Does a “Shared Nothing Architecture” make vmware’s vmotion high availability unnecessary?
This month we are in the middle of a data center consolidation and architecture clean up for a new customer that has “gotten by” on vmware free edition, open source distributions of Linux at their Data Center and a few Amazon EC2 instances in the cloud for some time…
When putting together the budget for their technology roadmap, we stopped to reassess what version of vmware we needed to purchase. We are big fans of having vcenter to do hardware alerts, virtual guest and other monitoring natively, so we definitely need a paid license of vmware. We always recommend purchasing an Essentials or Accelerator “kit” which is a bundled package of vcenter server, usually allowing 6 physical CPU’s and 32GB to 96GB per CPU vRam entitlement in vmware vsphere ESXi 5. In our vmware deployments our license (and budget) decision is based on these questions:
1. Does the customer have a Storage Area Network (SAN)? Will they be purchasing one? Does the budget exist for one? Do they need one?
2. Does the customer need vmotion? Will there be a single virtual server that needs high availability (HA) from vmware? Can we do HA via Exchange or SQL server clustering (less expensive than doing it using vmotion and a SAN)?

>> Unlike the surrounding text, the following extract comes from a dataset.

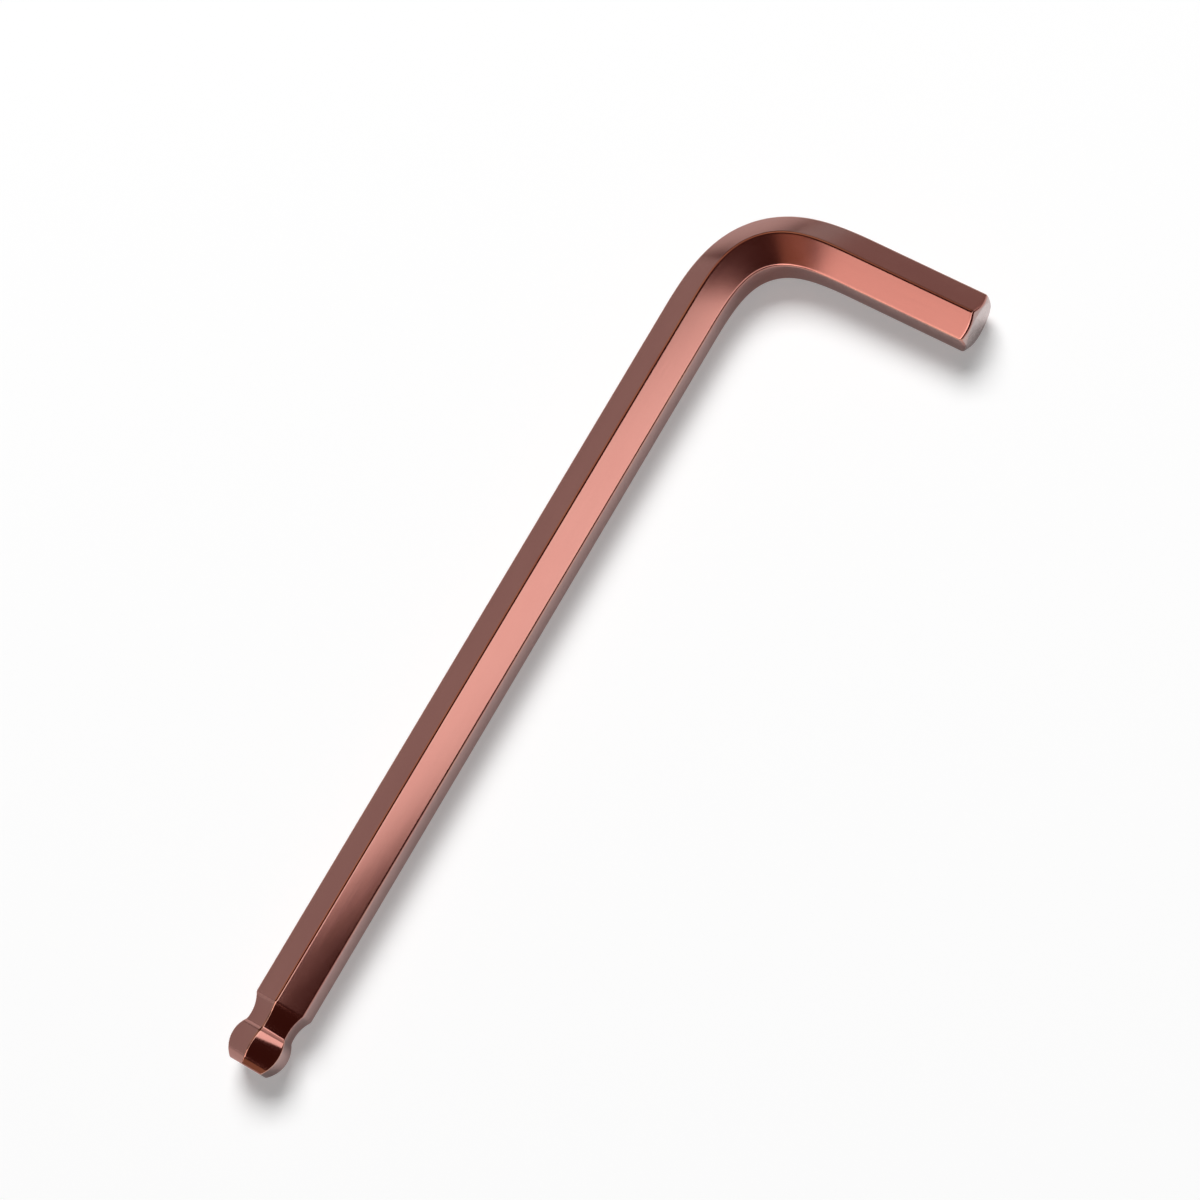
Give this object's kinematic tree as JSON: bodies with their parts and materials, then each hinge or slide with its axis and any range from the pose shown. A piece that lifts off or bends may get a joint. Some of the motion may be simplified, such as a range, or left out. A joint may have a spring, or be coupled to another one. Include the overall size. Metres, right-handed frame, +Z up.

3. Does the customer need other vmware “enterprise” kit features such as distributed virtual switches and Distributed Resource Scheduler (DRS)?
4. Can the customer make do with a simple, affordable vmware essentials license for 3 or so servers (every 6 physical CPU’s) if only plan to deploy 3 servers each with 2 cpu’s in vmware now?
This link from vmware’s site is a quick reference on the different essential and accelerator kits available -
While our initial instinct was to purchase a vmware Accelerator Enterprise kit (about $20,000), we evaluated how a “shared nothing architecture” will effect the customer’s needs for single virtual guest server high availability. A shared nothing architecture is a system where every server has its own copy of the data and replicates add’s/delete’s/updates/changes to one or more nodes, such as the data nodes in a MySQL cluster.
Facts and observations:
1. The customer does not currently own a Storage Area Network Device (SAN), so even with a high end vmware Accelerator Enterprise kit, their applications can’t survive the failure of a physical server. Without a centralized SAN, applications and databases need to move to a “share nothing” model, where entire copies of the applications and databases are clustered or replicated to mulitple guest servers, each running on different physical vmware hosts.
2. Does the customer need single virtual guest server high availability if their database is going to be running on a MYSQL 7.2 Cluster with each database replicated to multiple data nodes, all with their own online copy of the data?
3. The cost for a decent SAN that can store 5 TB now and 10 TB within 24 months and a vmware Accelerator Enterprise kit license would run about $90,000. This does not include the annual recurring renewal costs for a SAN warranty and vmware software upgrade support fees (about $15,000 per year for both).
4. The customer has legacy Intel based servers, 2 to 4 years old with very basic drives and performance crunches effecting the business. We feel their budget would be best spent on some very very fast servers using high capacity eMLC solid state drives in a raid-5 or raid-10 and Intel E5-2670 processors to increase performance.
Designing the customer’s high availability, we took into account how well database clustering works now with MySQL 7.2, jdbc or ado.net connectors in the applications pointed to 2 different database server targets or a single target comprised of multiple servers in a load balancer pool. Its hard to justify spending dollars to build out the vmware/san model if its not needed to gain high availability.
For most of our customers, vmotion and Storage Area Network sans are really best used in a “shared disk” environment, where a single virtual guest with a single copy of the data “MUST BE ONLINE AT ALL TIMES”. This is common design, where legacy applications can not be easily replicated or ran on clustered database servers, etc.
After careful consideration, we decided to recommend only the vmware Essentials license for the budget ($600) and use the $19,400 or so we saved on a vmware Acclerator Enterprise kit towards some really well built out servers that will make much more of an impact on the customer’s application performance, while providing high availability.
In summary, high availability of applications and databases can be provided by a distributed, shared nothing architecture in software, allowing the failure of one or more cluster member servers without effecting production. This design allows CTO’s, system architects and technology integrators to re-evaluate whether vmware based high availability is required, which can lead to a huge savings in the enterprise!